THE VALUABLE Libyan market for Irish and EU beef looks set to be reopened after a 16-year ban, Minister for Agriculture Simon Coveney said yesterday.
He said he was optimistic that official confirmation of this would be received imminently.
Libya has been a valuable market for Irish live cattle exports in the past. In 1995 it took 81,420 cattle valued at more than €70 million. The business came to an abrupt stop in 1996 when Libya banned beef imports because of the BSE outbreak.
Mr Coveney said the progress on getting the market reopened reflected the intensive efforts over many years at political, diplomatic and technical level. It was also a recognition by the Libyan authorities of the quality and safety of Irish and EU beef, he said. He had recently written to the Libyan minister for agriculture to emphasise that Ireland applied the highest animal health standards and the strictest veterinary public health controls along the food chain.
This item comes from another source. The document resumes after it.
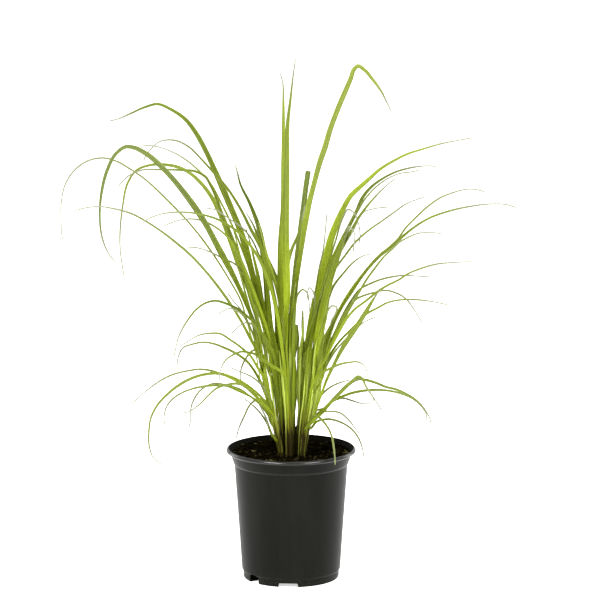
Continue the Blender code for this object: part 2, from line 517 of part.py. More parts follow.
def blade_solid(name, blade, material, grown_in=False, cut=False):
    """A folded blade: two flat halves that rise from the midrib, and a keel below it."""
    thick = THIN_THICK if grown_in else BLADE_THICK
    corners = []
    faces = []
    frames = blade_frames(blade, grown_in, cut)
    whole = frames if cut else frames[:-1]
    for middle, side, face, width in whole:
        slim = min(1.0, width / 3.0)
        lift = face * (width * BLADE_FOLD / 2)
        corners.append(middle - side * (width / 2) + lift)
        corners.append(middle - lift + face * (thick * 0.35 * slim))
        corners.append(middle + side * (width / 2) + lift)
        corners.append(middle - lift - face * (thick * 0.65 * slim))
    for section in range(len(whole) - 1):
        low = section * 4
        high = low + 4
        for edge in (0, 2):
            for middle in (1, 3):
                faces.append((low + edge, low + middle, high + middle))
                faces.append((low + edge, high + middle, high + edge))
    last = (len(whole) - 1) * 4
    faces.append((0, 1, 3))
    faces.append((1, 2, 3))
    if cut:
        faces.append((last, last + 1, last + 3))
        faces.append((last + 1, last + 2, last + 3))
    else:
        corners.append(frames[-1][0])
        tip = len(corners) - 1
        for corner in range(4):
            faces.append((last + corner, last + (corner + 1) % 4, tip))
    return add_solid(name, corners, faces, material)


def stalk_solid(name, stalk, material):
    """A round stalk with a flat foot and a short blunt top."""
    curve = stalk_curve(stalk)
    length = running_cost(curve, 0.0)
    sections = 6
    corners = []
    faces = []
    for section in range(sections + 1):
        share = section / sections
        middle = place_at(curve, length, length[-1] * share)
        radius = stalk.radius[0] + (stalk.radius[1] - stalk.radius[0]) * share
        for corner in range(STALK_SIDES):
            angle = 2 * math.pi * (corner + 0.5) / STALK_SIDES
            corners.append(middle + Vector((math.cos(angle), math.sin(angle), 0.0)) * radius)
    for section in range(sections):
        for corner in range(STALK_SIDES):
            after = (corner + 1) % STALK_SIDES
            low = section * STALK_SIDES
            high = low + STALK_SIDES
            faces.append((low + corner, low + after, high + after, high + corner))
    faces.append(tuple(range(STALK_SIDES)))
    last = sections * STALK_SIDES
    corners.append(curve[-1] + (curve[-1] - curve[-4]).normalized() * 3.0)
    for corner in range(STALK_SIDES):
        faces.append((last + corner, last + (corner + 1) % STALK_SIDES, len(corners) - 1))
    return add_solid(name, corners, faces, material)


def turned_solid(name, profile, material):
    """A solid turned round the upright axis from a profile that starts and ends on the axis."""
    corners = []
    rings = []
    for radius, height in profile:
        if radius == 0.0:
            rings.append([len(corners)])
            corners.append((0.0, 0.0, height))
            continue
        rings.append(range(len(corners), len(corners) + POT_SIDES))
        for side in range(POT_SIDES):
            angle = 2 * math.pi * side / POT_SIDES
            corners.append((radius * math.cos(angle), radius * math.sin(angle), height))
    faces = []
    for low, high in zip(rings, rings[1:]):
        for side in range(POT_SIDES):
            after = (side + 1) % POT_SIDES
            if len(low) == 1:
                faces.append((low[0], high[side], high[after]))
            elif len(high) == 1:
                faces.append((low[side], low[after], high[0]))
            else:
                faces.append((low[side], low[after], high[after], high[side]))
    return add_solid(name, corners, faces, material)


def inner_radius(height):
    """The radius of the pot's hollow at a height."""
    share = (height - FOOT_HEIGHT) / (NECK_BOTTOM - FOOT_HEIGHT)
    wall = WALL_BOTTOM_RADIUS + (NECK_BOTTOM_RADIUS - LEDGE - WALL_BOTTOM_RADIUS) * share
    return wall - WALL


def pot_profile():
    """The pot's outline, from the middle of the underside, up the outside, and down the inside."""
    rim_top = POT_HEIGHT
    rim_low = POT_HEIGHT - RIM_DEPTH
    rim_inside = RIM_RADIUS - RIM_WIDTH
    return [
        (0.0, 0.0),
        (FOOT_RADIUS - 0.8, 0.0),
        (FOOT_RADIUS, 0.8),
        (FOOT_RADIUS + 0.5, FOOT_HEIGHT - 1.0),
        (WALL_BOTTOM_RADIUS, FOOT_HEIGHT + 0.8),
        (NECK_BOTTOM_RADIUS - LEDGE, NECK_BOTTOM - 1.5),
        (NECK_BOTTOM_RADIUS, NECK_BOTTOM - 0.3),
        (NECK_BOTTOM_RADIUS + 0.5, NECK_BOTTOM + 2.0),
        (NECK_TOP_RADIUS, rim_low - 2.2),
        (NECK_TOP_RADIUS + 1.4, rim_low + 0.2),
        (RIM_RADIUS - 1.0, rim_low + 0.4),
        (RIM_RADIUS, rim_low + 1.6),
        (RIM_RADIUS, rim_top - 1.7),
        (RIM_RADIUS - 1.2, rim_top - 0.3),
        (RIM_RADIUS - 2.3, rim_top),
        (rim_inside + 0.5, rim_top - 0.5),
        (rim_inside, rim_top - 1.8),
        (NECK_TOP_RADIUS - WALL + 0.2, rim_low - 2.0),
        (inner_radius(NECK_BOTTOM) + 0.6, NECK_BOTTOM),
        (inner_radius(FOOT_HEIGHT), FOOT_HEIGHT),
        (FOOT_RADIUS - WALL - 0.2, FLOOR),
        (0.0, FLOOR),
    ]


def drain_cutter(name, bearing, width, height, depth, material):
    """An arched block that cuts the foot of the pot."""
    arc_points = 6
    outline = [(-width / 2, -2.0), (width / 2, -2.0)]
    corner = min(height * 0.55, width * 0.3)
    for side, quarter in ((1, 0.0), (-1, math.pi / 2)):
        for index in range(arc_points + 1):
            angle = quarter + math.pi / 2 * index / arc_points
            across = side * (width / 2 - corner) + corner * math.cos(angle)
            outline.append((across, height - corner + corner * math.sin(angle)))
    turn = math.radians(bearing)
    outward = Vector((math.cos(turn), math.sin(turn), 0.0))
    across = Vector((-math.sin(turn), math.cos(turn), 0.0))
    corners = []
    for distance in (FOOT_RADIUS - depth, WALL_BOTTOM_RADIUS + 6.0):
        for offset, rise in outline:
            corners.append(outward * distance + across * offset + Vector((0.0, 0.0, rise)))
    count = len(outline)
    faces = [tuple(range(count)), tuple(range(count, 2 * count))]
    for index in range(count):
        after = (index + 1) % count
        faces.append((index, after, count + after, count + index))
    return as_tool(add_solid(name, corners, faces, material))


def build_pot(material):
    """The pot, with its drain slots and arches cut out."""
    pot = turned_solid("pot", pot_profile(), material)
    for number, bearing in enumerate(SLOT_BEARINGS, 1):
        cutter = drain_cutter(f"slot_cutter_{number}", bearing, SLOT_WIDTH, SLOT_HEIGHT, SLOT_DEPTH, material)
        add_boolean(pot, cutter, "DIFFERENCE")
    for number, bearing in enumerate(ARCH_BEARINGS, 1):
        cutter = drain_cutter(f"arch_cutter_{number}", bearing, ARCH_WIDTH, ARCH_HEIGHT, ARCH_DEPTH, material)
        add_boolean(pot, cutter, "DIFFERENCE")
    return pot


def build_soil(material):
    """The soil, which fills the pot and is flat round the stalks and lumpy outside them."""
    below = 2 * GAP
    profile = [
        (0.0, FLOOR + GAP),
        (FOOT_RADIUS - WALL - 1.0, FLOOR + GAP),
        (inner_radius(FOOT_HEIGHT) - below, FOOT_HEIGHT),
        (inner_radius(NECK_BOTTOM) - below, NECK_BOTTOM),
        (SOIL_EDGE, SOIL_TOP + SOIL_RISE * 0.5),
    ]
    for radius in reversed(SOIL_RINGS):
        rise = SOIL_RISE * ease(CLUMP_RADIUS, SOIL_RINGS[-1], radius)
        profile.append((radius, SOIL_TOP + rise))
    soil = turned_solid("soil", profile, material)
    for corner in soil.data.vertices:
        x, y, z = corner.co / MM
        distance = math.hypot(x, y)
        if z > SOIL_TOP - 1.0 and distance > CLUMP_RADIUS + 1.0:
            lump = math.sin(x * 0.31) * math.cos(y * 0.27) + 0.6 * math.sin(x * 0.13 + y * 0.41)
            corner.co.z += SOIL_LUMP * lump * MM * 0.7
    return soil


def build_stalks(material):
    """The stalks, each joined with the thin leaves that grow from it."""
    for name, stalk in STALKS.items():
        solid = stalk_solid(name, stalk, material)
        for number, blade in enumerate(THIN_LEAVES, 1):
            if blade.stalk != name:
                continue
            thin = as_tool(blade_solid(f"thin_{number:02d}", blade, material, grown_in=True))
            add_boolean(solid, thin, "UNION")


def build_leaves(material):
    """The long leaves, each a solid of its own beside its stalk."""
    for name, blade in LEAVES.items():
        blade_solid(name, blade, material, cut=name in CUT_LEAVES)


clear_scene()
build_pot(make_material("black_plastic", (0.022, 0.022, 0.020), 0.42))
build_soil(make_material("potting_soil", (0.028, 0.019, 0.012), 0.95))
build_stalks(make_material("leaf_sheath", (0.24, 0.27, 0.07), 0.5))
build_leaves(make_material("leaf_blade", (0.25, 0.42, 0.05), 0.45))
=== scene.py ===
"""A clump of lemongrass in a black nursery pot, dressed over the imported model.

The fine pot, soil, stalks and blades here stand for the plain solids and follow the same lines and sizes.
Shapes are worked out in millimetres, and become metres when a mesh is made.
"""
import math
import random
from collections import namedtuple

import bmesh
import bpy
import numpy as np
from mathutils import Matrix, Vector, noise


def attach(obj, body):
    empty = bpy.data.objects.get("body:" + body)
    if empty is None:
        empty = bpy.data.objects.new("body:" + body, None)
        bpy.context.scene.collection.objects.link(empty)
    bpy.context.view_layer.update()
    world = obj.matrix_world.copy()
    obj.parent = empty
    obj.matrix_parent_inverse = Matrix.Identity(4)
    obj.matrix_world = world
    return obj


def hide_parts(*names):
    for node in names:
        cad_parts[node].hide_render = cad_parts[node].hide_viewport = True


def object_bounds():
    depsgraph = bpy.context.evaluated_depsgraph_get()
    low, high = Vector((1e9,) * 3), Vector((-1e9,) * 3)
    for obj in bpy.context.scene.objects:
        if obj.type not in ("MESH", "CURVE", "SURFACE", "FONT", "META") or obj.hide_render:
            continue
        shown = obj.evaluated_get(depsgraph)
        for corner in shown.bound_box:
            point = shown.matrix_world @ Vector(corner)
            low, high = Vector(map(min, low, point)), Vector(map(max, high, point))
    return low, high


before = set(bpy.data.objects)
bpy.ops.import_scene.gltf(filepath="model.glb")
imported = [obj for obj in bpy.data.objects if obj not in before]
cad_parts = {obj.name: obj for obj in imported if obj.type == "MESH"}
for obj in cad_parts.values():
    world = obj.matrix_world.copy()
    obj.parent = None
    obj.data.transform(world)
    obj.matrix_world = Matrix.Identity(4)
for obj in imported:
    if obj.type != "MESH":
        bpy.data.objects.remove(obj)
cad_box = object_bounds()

MM = 0.001
BODY = "root"
BOX_LOW, BOX_HIGH = (np.array(corner) / MM for corner in cad_box)

# The pot, in millimetres. The outer RIM_SHINE of its rim is glossier. Slots and arches are cut into the foot:
# the width, height and depth of each, and the bearings where they are.
POT_HEIGHT = 167.5
RIM_RADIUS = 82.5
RIM_WIDTH = 4.2
RIM_DEPTH = 5.2
RIM_SHINE = 3.0
NECK_BOTTOM = 149.0
NECK_BOTTOM_RADIUS = 73.2
NECK_TOP_RADIUS = 77.0
LEDGE = 1.2
FOOT_HEIGHT = 10.5
FOOT_RADIUS = 60.6
WALL_BOTTOM_RADIUS = 62.6
WALL = 1.6
FLOOR = 2.4
POT_SIDES = 200
CORNER_REACH = 0.9
CORNER_SHARES = (0.0, 0.25, 0.5, 0.75, 1.0)
SLOT = (17.0, 11.0, 20.0)
SLOT_BEARINGS = (219.5, 39.5)
ARCH = (25.0, 5.6, 20.0)
ARCH_BEARINGS = (266.4, 86.4)
ARC_STEPS = 8
CUT_BELOW = 2.0
CUT_OUTSIDE = 6.0

# The soil, in millimetres. Of its chips, CRUMB_SHARE are crumbs and the rest bark.
SOIL_TOP = 159.5
SOIL_RISE = 2.6
SOIL_LUMP = 1.3
CLUMP_RADIUS = 26.0
SOIL_EDGE = 75.6
SOIL_SIDES = 200
SOIL_RINGS = 66
CHIPS = 1500
FIBRES = 90
CHIPS_RADIUS = 73.5
CHIPS_SEED = 5
CRUMB_LENGTH = (0.8, 2.4)
BARK_LENGTH = (2.5, 6.5)
MOST_CHIP_HEIGHT = 1.8
CRUMB_SHARE = 0.8
FIBRE_LENGTH = (5.0, 13.0)
FIBRE_WIDTH = 0.35
FIBRE_HEIGHT = 0.3

# The plant is drawn on a sheet that stands in the pot's axis and faces the eye of the front view. The sheet
# is 600 points wide and high. Columns run right and rows run down, and one point is POINT wide.
POINT = 1.26
AXIS_COLUMN = 291.0
MIDDLE = 300.0
EYE_DISTANCE = 5000.0
EYE_TILT = math.radians(10.75)
VIEW_WIDTH = 756.0
SHEET_MIDDLE = Vector(((MIDDLE - AXIS_COLUMN) * POINT, 0.0, 358.0))
SHEET_UP = Vector((0.0, math.sin(EYE_TILT), math.cos(EYE_TILT)))
TO_EYE = Vector((0.0, -math.cos(EYE_TILT), math.sin(EYE_TILT)))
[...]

Mr Coveney said the next step was to agree veterinary health certificates with the Libyan authorities that would set out the conditions under which the export of Irish beef could take place. It was hoped that these would be agreed soon.
Irish Farmers Association livestock chairman Henry Burns said the live cattle market to Libya and other Middle Eastern and north African countries was “extremely important” for Ireland’s €2 billion livestock sector.